5. An engine cradle according to claim 4 , wherein said steel member is a tubular member.
6. An engine cradle according to claim 3 , wherein the cast-in-place aluminum is a semi-solid aluminum.
7. An engine cradle according to claim 3 , wherein the cast-in-place aluminum is a semi-solid aluminum and the steel member is formed of a high strength steel.
8. A control arm for a motor vehicle, comprising:
a hybrid component including:
a steel member and curved in a longitudinal direction; and
cast coupling members cast on said steel member, each of said coupling members being cast on a portion of said steel member by casting-in-place aluminum about said portion of said steel member, thereby positively and rigidly securing said coupling member to said steel member.

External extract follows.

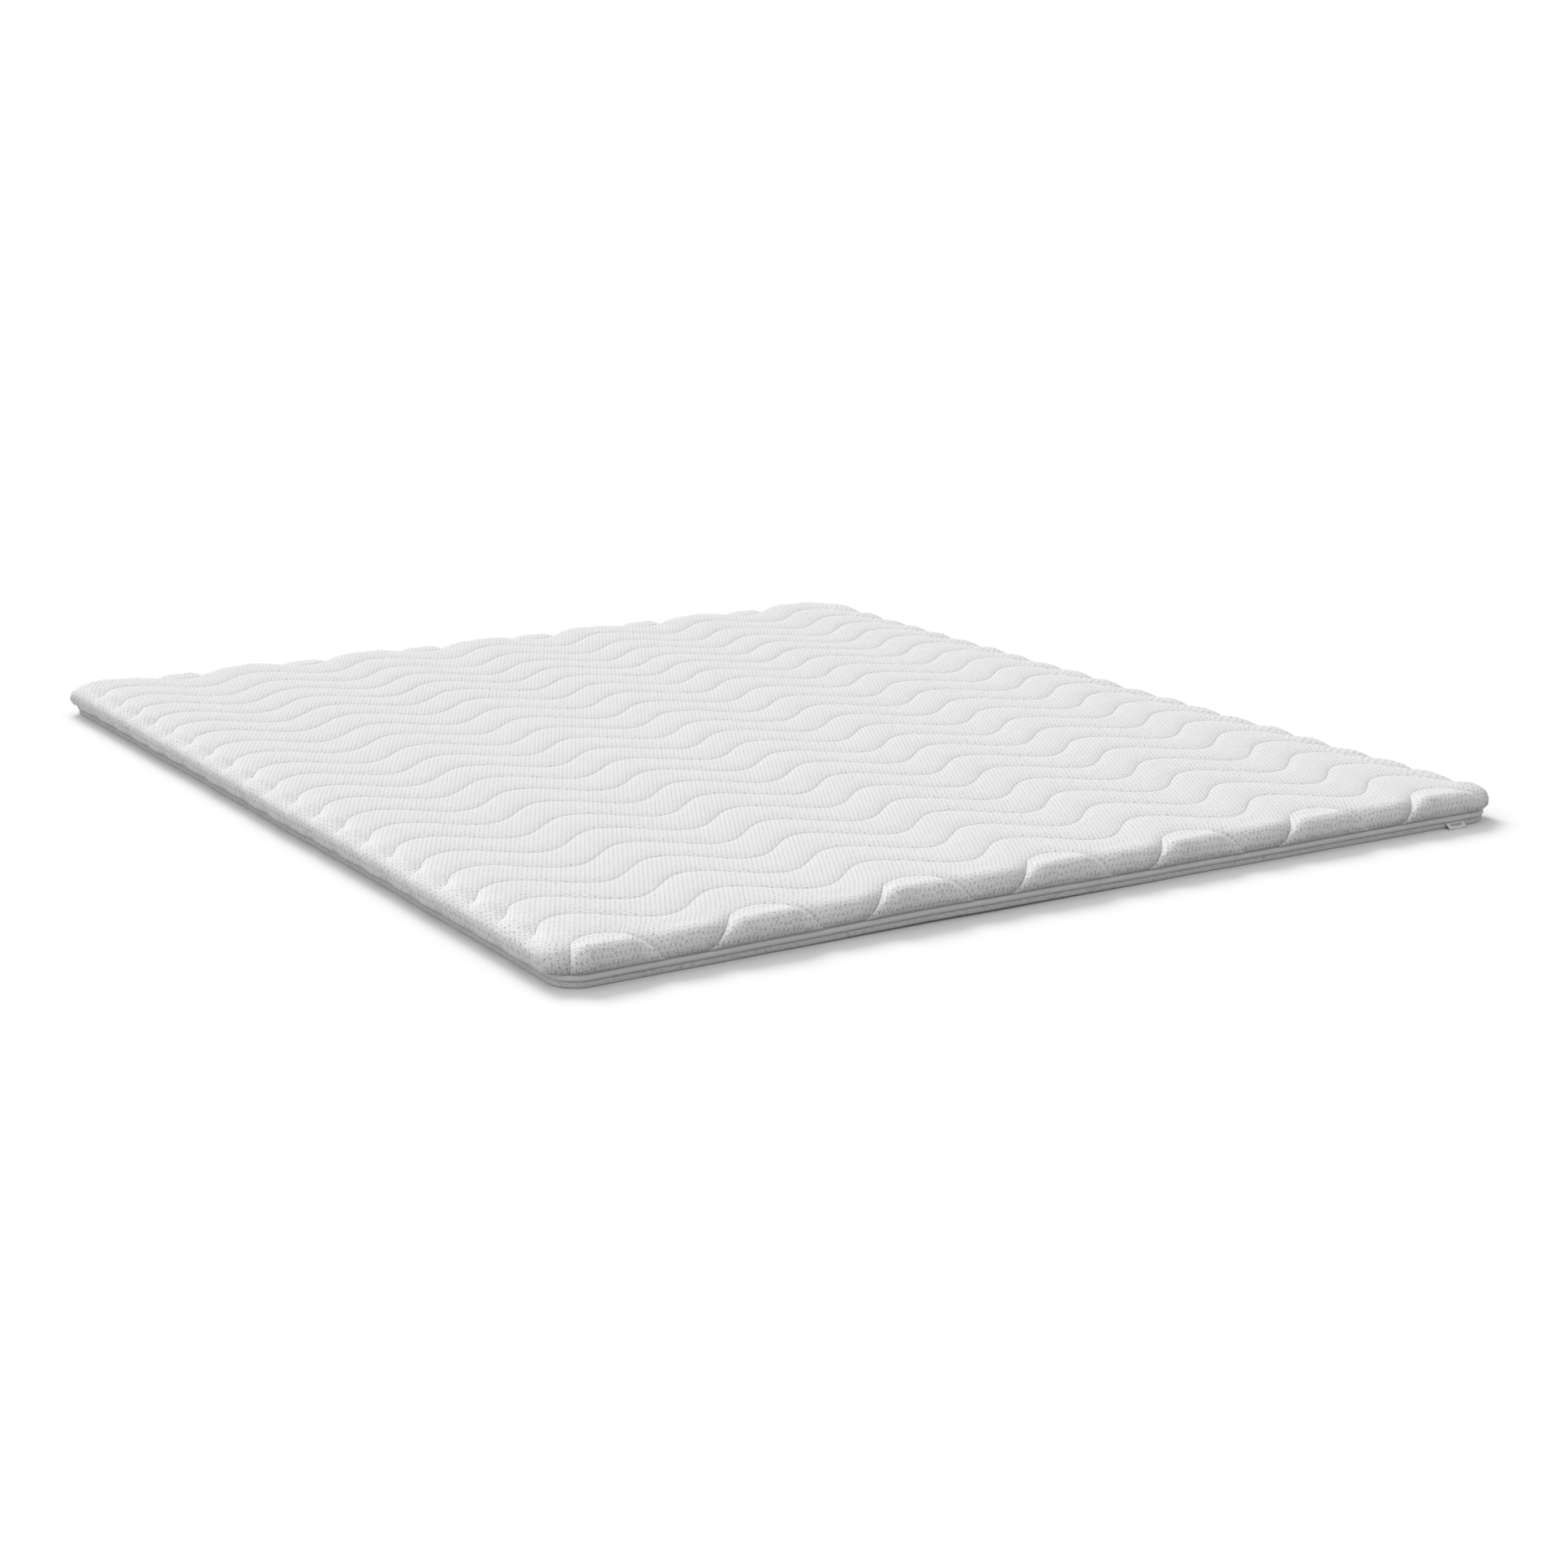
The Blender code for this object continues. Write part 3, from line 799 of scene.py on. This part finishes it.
def makeFloor():
    s = studio
    bm = bmesh.new()
    bmesh.ops.create_grid(bm, x_segments=8, y_segments=8, size=s["floorSize"] / 2)
    mesh = bpy.data.meshes.new("floor")
    bm.to_mesh(mesh)
    bm.free()
    finish = Finish("paleFloor")
    cloudy = finish.grain(finish.objectPlace(), 3.0, 2.0)
    colour = finish.tint(cloudy * 0.1, s["floor"], s["floorCloud"])
    # the floor looks white but throws less light back up, as a dark studio round a white sheet would
    seen = finish.node("ShaderNodeLightPath", {}, {}, "Is Camera Ray")
    colour = finish.tint(seen, s["floorBounce"], colour)
    mesh.materials.append(finish.finishWith(colour=colour, roughness=0.9, specular=0.1))
    floor = bpy.data.objects.new("floor", mesh)
    bpy.context.scene.collection.objects.link(floor)


def makeLamps():
    for name, strength, turn, angle in studio["lamps"]:
        lamp = bpy.data.lights.new(name, "SUN")
        lamp.energy = strength
        lamp.angle = math.radians(angle)
        lampObject = bpy.data.objects.new(name, lamp)
        lampObject.rotation_euler = [math.radians(degrees) for degrees in turn]
        bpy.context.scene.collection.objects.link(lampObject)


# A plain sky that is bright at the horizon and lighter on the left.
def makeSky():
    s = studio
    world = bpy.data.worlds.new("studio")
    world.use_nodes = True
    air = Shading(world.node_tree)
    x, _, z = air.parts(air.node("ShaderNodeTexCoord", {}, {}, "Generated"))
    rise = air.node("ShaderNodeMapRange", {}, {
        "Value": z, "From Min": s["horizonTo"], "From Max": s["skyFrom"],
        "To Min": s["horizon"], "To Max": s["sky"]})
    leftward = air.node("ShaderNodeMapRange", {}, {"Value": x, "From Max": -1.0, "To Max": s["leftSky"]})
    background = world.node_tree.nodes["Background"]
    air.join((1.0, 1.0, 1.0), background.inputs["Color"])
    air.join(rise + leftward, background.inputs["Strength"])
    bpy.context.scene.world = world


def makeCamera():
    s = studio
    camera = bpy.data.cameras.new("camera")
    camera.lens = s["lens"]
    camera.sensor_width = 36.0
    camera.clip_end = 200.0
    cameraObject = bpy.data.objects.new("camera", camera)
    cameraObject.location = s["cameraAt"]
    cameraObject.rotation_euler = (math.radians(90.0 - s["cameraPitch"]), 0.0, math.radians(-s["cameraYaw"]))
    scene = bpy.context.scene
    scene.collection.objects.link(cameraObject)
    scene.camera = cameraObject
    scene.view_settings.view_transform = "Standard"


makeFloor()
makeLamps()
makeSky()
makeCamera()
print("studio done")
makeQuiltedTop(makeWhiteKnit())
print("quilted top done")
makeQuiltStitches(makeSewingThread())
print("stitches done")
makeLowerCover(makeMottledKnit())
makeEdgeTape(makeWovenTape())
makeSideLabel(makeLabelWeave())
print("edge done")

9. A control arm according to claim 8 , wherein said steel member has a yield strength of at least about 1300 MPa, and each of said cast couplings has a yield strength of at least about 180 MPa.
10. A control arm according to claim 9 , wherein said steel member is a tubular member.
11. A control arm according to claim 8 , wherein the cast-in-place aluminum is a semi-solid aluminum.
12. A control arm according to claim 8 , wherein the cast-in-place aluminum is a semi-solid aluminum and the steel member is formed of a high strength steel.
13. An instrument panel support structure for a motor vehicle, comprising:
a hybrid component in the form of a cross beam; and
a mount positioned on each end of said hybrid component,
said hybrid component including:
a steel member; and
a cast coupling member cast said steel member, said coupling member being cast on a portion of said steel member by casting-in-place aluminum about said portion of said steel member, thereby positively and rigidly securing said coupling member to said steel member, said cast coupling member including a plurality of spaced brackets.
14. An instrument panel support structure according to claim 13 , wherein said steel member has a yield strength of at least about 1300 MPa, and said cast coupling has a yield strength of at least about 180 MPa.
15. An instrument panel support structure according to claim 14 , wherein said steel member is a tubular member.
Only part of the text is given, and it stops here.